» **AIM**
Every line in the listing below from the one with "3.2], [36, 3]];" through the one with "bpy.data.objects.remove(obj)" is to be reproduced exactly, both ends included; leave out the rest.

■ ■ ■ ■ ■

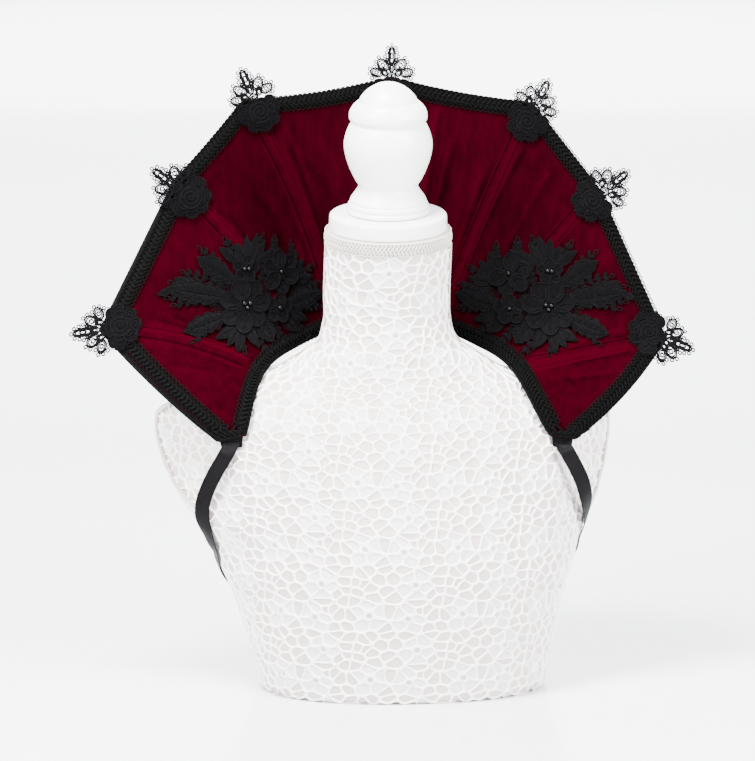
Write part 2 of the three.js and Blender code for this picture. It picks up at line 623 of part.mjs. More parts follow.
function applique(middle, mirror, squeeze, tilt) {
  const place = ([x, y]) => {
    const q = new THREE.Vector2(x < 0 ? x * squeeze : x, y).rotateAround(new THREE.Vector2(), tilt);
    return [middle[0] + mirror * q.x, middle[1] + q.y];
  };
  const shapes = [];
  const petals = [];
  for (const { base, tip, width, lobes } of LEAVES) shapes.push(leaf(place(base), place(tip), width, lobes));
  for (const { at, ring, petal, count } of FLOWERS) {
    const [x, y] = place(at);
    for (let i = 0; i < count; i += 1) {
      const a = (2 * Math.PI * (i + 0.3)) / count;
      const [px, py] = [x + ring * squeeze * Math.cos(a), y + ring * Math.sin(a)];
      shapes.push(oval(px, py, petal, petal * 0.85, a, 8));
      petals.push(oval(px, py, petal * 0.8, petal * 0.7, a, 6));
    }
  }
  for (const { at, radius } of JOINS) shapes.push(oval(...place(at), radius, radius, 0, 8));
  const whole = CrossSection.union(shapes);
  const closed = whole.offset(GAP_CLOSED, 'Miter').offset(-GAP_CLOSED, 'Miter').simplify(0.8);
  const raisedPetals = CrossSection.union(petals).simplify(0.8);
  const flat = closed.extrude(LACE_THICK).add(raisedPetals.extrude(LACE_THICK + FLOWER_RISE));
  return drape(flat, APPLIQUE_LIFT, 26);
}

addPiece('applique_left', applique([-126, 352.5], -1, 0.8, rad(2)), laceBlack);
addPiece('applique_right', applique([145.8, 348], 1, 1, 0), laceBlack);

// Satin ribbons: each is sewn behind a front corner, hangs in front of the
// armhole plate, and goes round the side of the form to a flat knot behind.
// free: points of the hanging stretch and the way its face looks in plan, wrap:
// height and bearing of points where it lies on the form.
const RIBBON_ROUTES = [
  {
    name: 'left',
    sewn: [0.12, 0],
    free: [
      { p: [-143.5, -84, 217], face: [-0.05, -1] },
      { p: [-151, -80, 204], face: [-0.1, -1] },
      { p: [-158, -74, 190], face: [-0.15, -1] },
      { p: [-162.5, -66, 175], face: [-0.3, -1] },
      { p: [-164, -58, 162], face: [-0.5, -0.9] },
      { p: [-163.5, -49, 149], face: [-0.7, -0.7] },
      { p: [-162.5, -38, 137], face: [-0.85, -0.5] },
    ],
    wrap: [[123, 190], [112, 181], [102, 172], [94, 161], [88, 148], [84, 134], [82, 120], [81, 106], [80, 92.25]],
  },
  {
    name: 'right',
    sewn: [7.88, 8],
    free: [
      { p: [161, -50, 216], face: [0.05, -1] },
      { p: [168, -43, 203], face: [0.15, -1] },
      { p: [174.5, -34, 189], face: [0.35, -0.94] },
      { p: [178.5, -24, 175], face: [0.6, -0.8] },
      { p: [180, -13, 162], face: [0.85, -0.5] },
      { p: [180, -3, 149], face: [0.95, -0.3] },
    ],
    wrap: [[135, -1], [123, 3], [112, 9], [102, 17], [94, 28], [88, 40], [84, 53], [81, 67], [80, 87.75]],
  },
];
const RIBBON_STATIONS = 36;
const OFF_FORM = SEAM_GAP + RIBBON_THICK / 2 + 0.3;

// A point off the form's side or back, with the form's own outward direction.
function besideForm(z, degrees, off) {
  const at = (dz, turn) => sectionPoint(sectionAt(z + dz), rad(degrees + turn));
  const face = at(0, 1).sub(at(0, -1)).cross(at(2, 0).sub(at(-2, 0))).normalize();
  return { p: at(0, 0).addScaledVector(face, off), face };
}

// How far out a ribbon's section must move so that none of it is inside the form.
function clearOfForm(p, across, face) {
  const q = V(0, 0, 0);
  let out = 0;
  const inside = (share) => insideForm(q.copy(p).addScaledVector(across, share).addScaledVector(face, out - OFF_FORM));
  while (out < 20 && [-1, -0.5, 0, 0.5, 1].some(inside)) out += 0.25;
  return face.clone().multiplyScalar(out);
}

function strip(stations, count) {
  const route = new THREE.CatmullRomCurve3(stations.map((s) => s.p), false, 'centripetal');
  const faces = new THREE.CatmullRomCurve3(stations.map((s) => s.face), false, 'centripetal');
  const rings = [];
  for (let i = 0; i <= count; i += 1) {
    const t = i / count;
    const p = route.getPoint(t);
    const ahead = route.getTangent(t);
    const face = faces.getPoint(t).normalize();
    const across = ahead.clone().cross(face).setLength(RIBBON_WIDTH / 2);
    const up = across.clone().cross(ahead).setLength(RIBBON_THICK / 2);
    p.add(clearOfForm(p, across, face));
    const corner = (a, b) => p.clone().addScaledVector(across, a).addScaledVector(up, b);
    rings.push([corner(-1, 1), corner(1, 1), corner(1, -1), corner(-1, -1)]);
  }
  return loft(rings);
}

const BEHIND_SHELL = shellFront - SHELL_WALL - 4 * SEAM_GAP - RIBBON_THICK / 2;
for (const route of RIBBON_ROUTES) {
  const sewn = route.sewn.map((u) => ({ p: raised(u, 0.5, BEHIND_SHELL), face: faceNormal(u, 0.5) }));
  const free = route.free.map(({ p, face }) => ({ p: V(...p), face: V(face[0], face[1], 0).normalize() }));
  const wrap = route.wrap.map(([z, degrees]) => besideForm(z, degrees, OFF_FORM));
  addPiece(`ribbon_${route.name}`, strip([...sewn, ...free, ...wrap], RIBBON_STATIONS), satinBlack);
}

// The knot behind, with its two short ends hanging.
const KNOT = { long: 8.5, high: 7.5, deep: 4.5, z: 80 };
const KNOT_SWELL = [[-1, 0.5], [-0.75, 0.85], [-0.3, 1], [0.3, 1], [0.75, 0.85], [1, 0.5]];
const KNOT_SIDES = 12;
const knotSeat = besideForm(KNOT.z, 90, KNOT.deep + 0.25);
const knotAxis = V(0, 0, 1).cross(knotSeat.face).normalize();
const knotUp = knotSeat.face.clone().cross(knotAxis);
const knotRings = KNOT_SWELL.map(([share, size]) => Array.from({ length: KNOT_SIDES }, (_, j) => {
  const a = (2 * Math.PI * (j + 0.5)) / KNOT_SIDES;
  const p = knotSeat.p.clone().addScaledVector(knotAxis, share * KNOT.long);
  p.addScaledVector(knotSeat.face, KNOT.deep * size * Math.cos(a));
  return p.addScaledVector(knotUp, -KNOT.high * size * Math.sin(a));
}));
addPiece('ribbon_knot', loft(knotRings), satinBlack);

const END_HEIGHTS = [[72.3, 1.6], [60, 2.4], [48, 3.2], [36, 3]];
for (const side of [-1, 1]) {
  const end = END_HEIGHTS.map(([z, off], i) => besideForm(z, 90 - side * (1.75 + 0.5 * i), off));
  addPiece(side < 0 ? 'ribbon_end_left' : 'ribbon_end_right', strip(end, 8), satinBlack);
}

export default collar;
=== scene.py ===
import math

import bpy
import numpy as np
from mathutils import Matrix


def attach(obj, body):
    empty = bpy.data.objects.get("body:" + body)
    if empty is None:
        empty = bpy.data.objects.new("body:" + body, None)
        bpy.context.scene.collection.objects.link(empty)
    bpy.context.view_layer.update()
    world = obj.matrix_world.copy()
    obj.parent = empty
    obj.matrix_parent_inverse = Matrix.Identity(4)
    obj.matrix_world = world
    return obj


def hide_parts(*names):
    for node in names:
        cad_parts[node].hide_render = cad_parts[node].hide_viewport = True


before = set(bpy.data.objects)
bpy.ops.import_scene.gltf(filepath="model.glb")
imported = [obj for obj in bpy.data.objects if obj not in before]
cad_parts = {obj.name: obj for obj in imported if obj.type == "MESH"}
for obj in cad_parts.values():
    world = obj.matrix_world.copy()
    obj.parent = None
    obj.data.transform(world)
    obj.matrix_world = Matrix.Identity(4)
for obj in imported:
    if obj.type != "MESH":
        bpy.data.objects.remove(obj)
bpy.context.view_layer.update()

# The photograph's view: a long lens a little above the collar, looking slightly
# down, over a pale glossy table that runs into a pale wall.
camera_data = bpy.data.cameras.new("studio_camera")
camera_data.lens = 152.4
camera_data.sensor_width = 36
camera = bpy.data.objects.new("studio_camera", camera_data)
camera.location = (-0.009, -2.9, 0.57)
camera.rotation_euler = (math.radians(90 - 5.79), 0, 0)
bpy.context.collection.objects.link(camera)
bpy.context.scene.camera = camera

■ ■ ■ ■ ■

» **SOLUTION TO THIS EXERCISE**
const END_HEIGHTS = [[72.3, 1.6], [60, 2.4], [48, 3.2], [36, 3]];
for (const side of [-1, 1]) {
  const end = END_HEIGHTS.map(([z, off], i) => besideForm(z, 90 - side * (1.75 + 0.5 * i), off));
  addPiece(side < 0 ? 'ribbon_end_left' : 'ribbon_end_right', strip(end, 8), satinBlack);
}

export default collar;
=== scene.py ===
import math

import bpy
import numpy as np
from mathutils import Matrix


def attach(obj, body):
    empty = bpy.data.objects.get("body:" + body)
    if empty is None:
        empty = bpy.data.objects.new("body:" + body, None)
        bpy.context.scene.collection.objects.link(empty)
    bpy.context.view_layer.update()
    world = obj.matrix_world.copy()
    obj.parent = empty
    obj.matrix_parent_inverse = Matrix.Identity(4)
    obj.matrix_world = world
    return obj


def hide_parts(*names):
    for node in names:
        cad_parts[node].hide_render = cad_parts[node].hide_viewport = True


before = set(bpy.data.objects)
bpy.ops.import_scene.gltf(filepath="model.glb")
imported = [obj for obj in bpy.data.objects if obj not in before]
cad_parts = {obj.name: obj for obj in imported if obj.type == "MESH"}
for obj in cad_parts.values():
    world = obj.matrix_world.copy()
    obj.parent = None
    obj.data.transform(world)
    obj.matrix_world = Matrix.Identity(4)
for obj in imported:
    if obj.type != "MESH":
        bpy.data.objects.remove(obj)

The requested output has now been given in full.